I was reading this and I'm a little worried about bricking my phone, since there are so many steps and room for error. So to clarify I would use RSDlite to flash the 608 sbf, which would end up bricking my device, but then I turn around and flash the repacked 629 which would unbrick it? Then I'd use superoneclock to root, run rootkeeper after that and backup SU, then do a normally upgrade to 629, and finally restore SU with rootkeeper?


----------



## silver6054 (Aug 27, 2011)

reidgober said:


> I was reading this and I'm a little worried about bricking my phone, since there are so many steps and room for error. So to clarify I would use RSDlite to flash the 608 sbf, which would end up bricking my device, but then I turn around and flash the repacked 629 which would unbrick it? Then I'd use superoneclock to root, run rootkeeper after that and backup SU, then do a normally upgrade to 629, and finally restore SU with rootkeeper?


Yes, any zergrush script will do. The first SBF takes a while (standard sort of time for any SBF!), the second is very quick. You may need to do a factory reset at some stage, but see the main thread for other suggestions.

It's really pretty easy and works.


----------



## reidgober (Jul 8, 2011)

That thread I linked to says to flash the OTA 629 update.zip after doing the two sbf's, but their link goes to the 608 zip, would I need to find the 629 and install it via recovery or could I just run a standard system update on the phone?


----------



## silver6054 (Aug 27, 2011)

reidgober said:


> That thread I linked to says to flash the OTA 629 update.zip after doing the two sbf's, but their link goes to the 608 zip, would I need to find the 629 and install it via recovery or could I just run a standard system update on the phone?

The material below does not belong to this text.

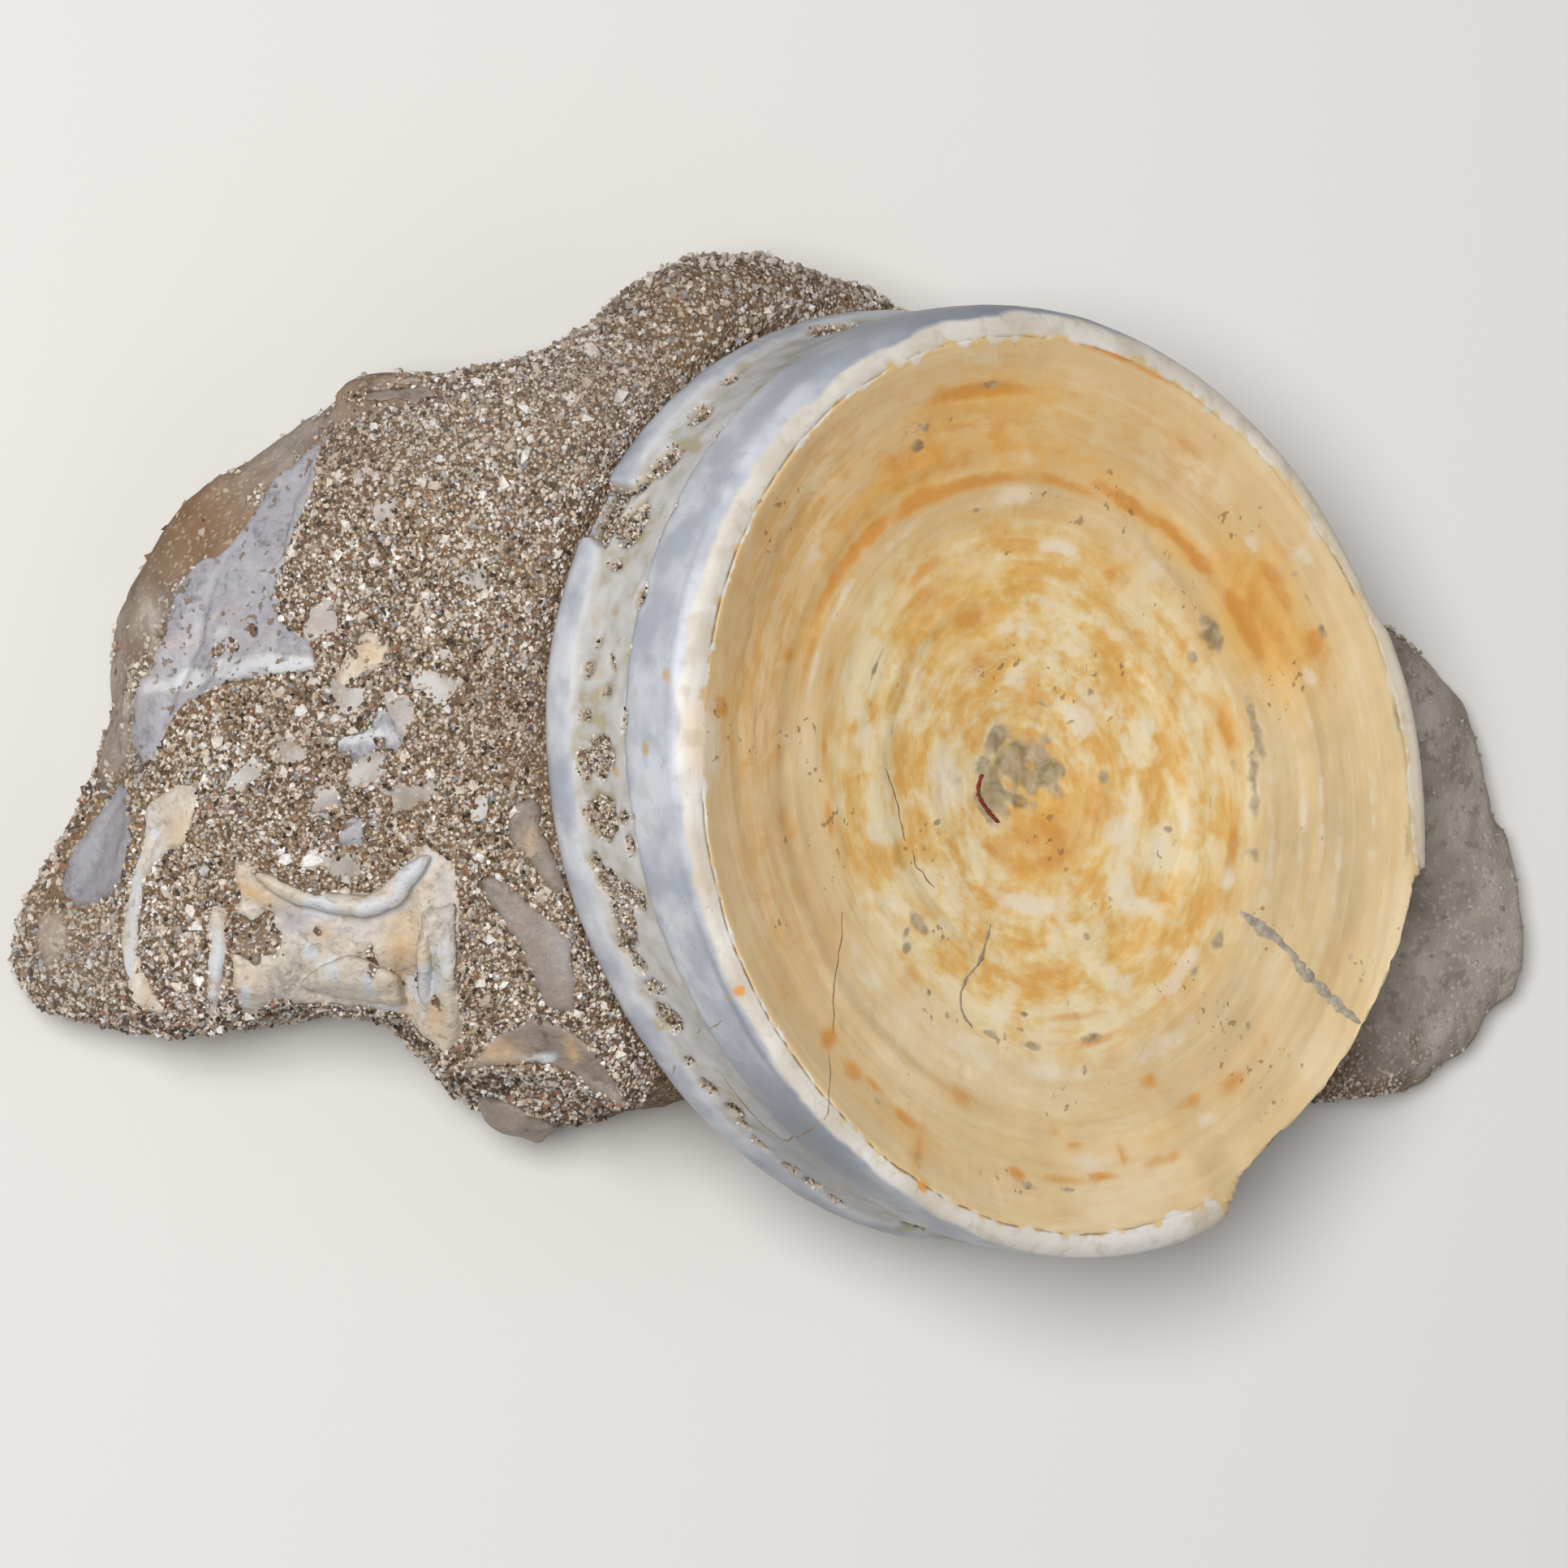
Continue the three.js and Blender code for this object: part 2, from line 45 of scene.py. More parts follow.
bl_info = {
    "name": "Shark vertebra fossil",
    "version": (1, 0, 0),
    "blender": (4, 5, 0),
    "location": "3D View > Sidebar > Fossil",
    "description": "Builds a fossil shark vertebra on its sandstone, and the table it lies on",
    "category": "Object",
}

MM = 0.001

# The disc's form, as in the CAD model.
DISC_RADIUS = 25.2
DISC_OVAL = 0.071
DISC_LONG_AXIS = math.radians(140)
FACE_HEIGHT = 24
CREST = 0.94
GROOVE_TOP = -4.65
GROOVE_FOOT = -9.6
LOWER_RIM_EDGE = -11.75


def turned(pitch, roll=0.0):
    """A frame over the middle of the open face, leaning by these degrees."""
    lean = Matrix.Rotation(math.radians(pitch), 4, "Y") @ Matrix.Rotation(math.radians(roll), 4, "X")
    return Matrix.Translation((0, 0, FACE_HEIGHT)) @ lean


DISC_SEAT = turned(17.6, 1.4)
BENCH_SEAT = turned(-20)


# ---- Sizes and colours ----


def colour(name, description, red, green, blue):
    """A colour property; its default is given in the 0 to 255 steps of a paint chart."""
    chart = [part / 255 for part in (red, green, blue)]
    linear = [part / 12.92 if part < 0.04045 else ((part + 0.055) / 1.055) ** 2.4 for part in chart]
    return bpy.props.FloatVectorProperty(
        name=name, description=description, subtype="COLOR", size=3, min=0, max=1, default=linear
    )


def length(name, description, millimetres):
    return bpy.props.FloatProperty(
        name=name, description=description, subtype="DISTANCE", unit="LENGTH",
        default=millimetres * MM, min=0,
        precision=5,
    )


class VertebraSettings(bpy.types.PropertyGroup):
    cream: colour("Cream", "Pale bone of the open face", 222, 194, 146)
    ochre: colour("Ochre", "Iron stain along the growth rings", 210, 144, 64)
    chalk: colour("Chalk", "Bleached bone of the rim's lip", 216, 205, 187)
    # White bone; its cool bluish tint is a painted reflection of the sky.
    side: colour("Side", "Cool white bone round the side", 178, 183, 194)
    hollow: colour("Groove", "Bone in the groove between the two rims", 187, 183, 177)
    silt: colour("Silt", "Grey sediment in cracks and hollows", 152, 135, 108)
    crack_depth: length("Crack depth", "Depth of the crack inside the lip", 0.12)
    pit_depth: length("Pit depth", "Depth of the sand in the side's holes", 0.6)
    ring_relief: length("Ring relief", "Height of the growth rings", 0.045)


class SandstoneSettings(bpy.types.PropertyGroup):
    # The silt between grains, made darker to stand also as painted shade in the gaps between them.
    binder_and_gap_shade: colour("Binder and gap shade", "The fine silt between the grains", 112, 92, 74)
    grain_size: length("Grain size", "Width of a sand grain before each is varied", 0.25)
    cell: length("Cell", "Mesh width of the lump", 0.42)
    lumps: length("Lumps", "Height of the broken surface's small lumps", 0.3)


class BoneSettings(bpy.types.PropertyGroup):
    pale: colour("Pale bone", "The fan of grey-white bone", 160, 158, 163)
    grey: colour("Grey bone", "The smooth grey lens", 140, 138, 142)
    tan: colour("Tan bone", "The smooth warm grey flakes", 139, 127, 117)
    cream: colour("Cream bone", "The broken bone along the front edge", 195, 185, 171)
    brown: colour("Brown bone", "The brownish shard", 140, 127, 117)
    cell: length("Cell", "Mesh width of a fragment", 0.16)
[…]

This is just the normal Motorola naming: the number refers to the release to be updated, rather than what it is updated to, so the .608 zip is what you need. It also works fine is you do the system update, both ways have been tested.


----------



## reidgober (Jul 8, 2011)

Okay, I'll give it a shot, thanks for the help.


----------



## reidgober (Jul 8, 2011)

If I want to put everything back to stock for a return I would just have to sbf to 608 run the other sbf that unbricks, and then upgrade the normal way, right? It's a stupid question but I wouldn't have to do that rooting in between the second sbf and the update would I?


----------



## reidgober (Jul 8, 2011)

Apparently it does work. I had an issue with the keys on the physical keyboard not work and the keyboard was starting to come off in the corner. Anyway, they issued me a droid x2 for a replacement, better phone in some ways but the community isn't there. Hopefully that will tide me over until my upgrade in August though.


----------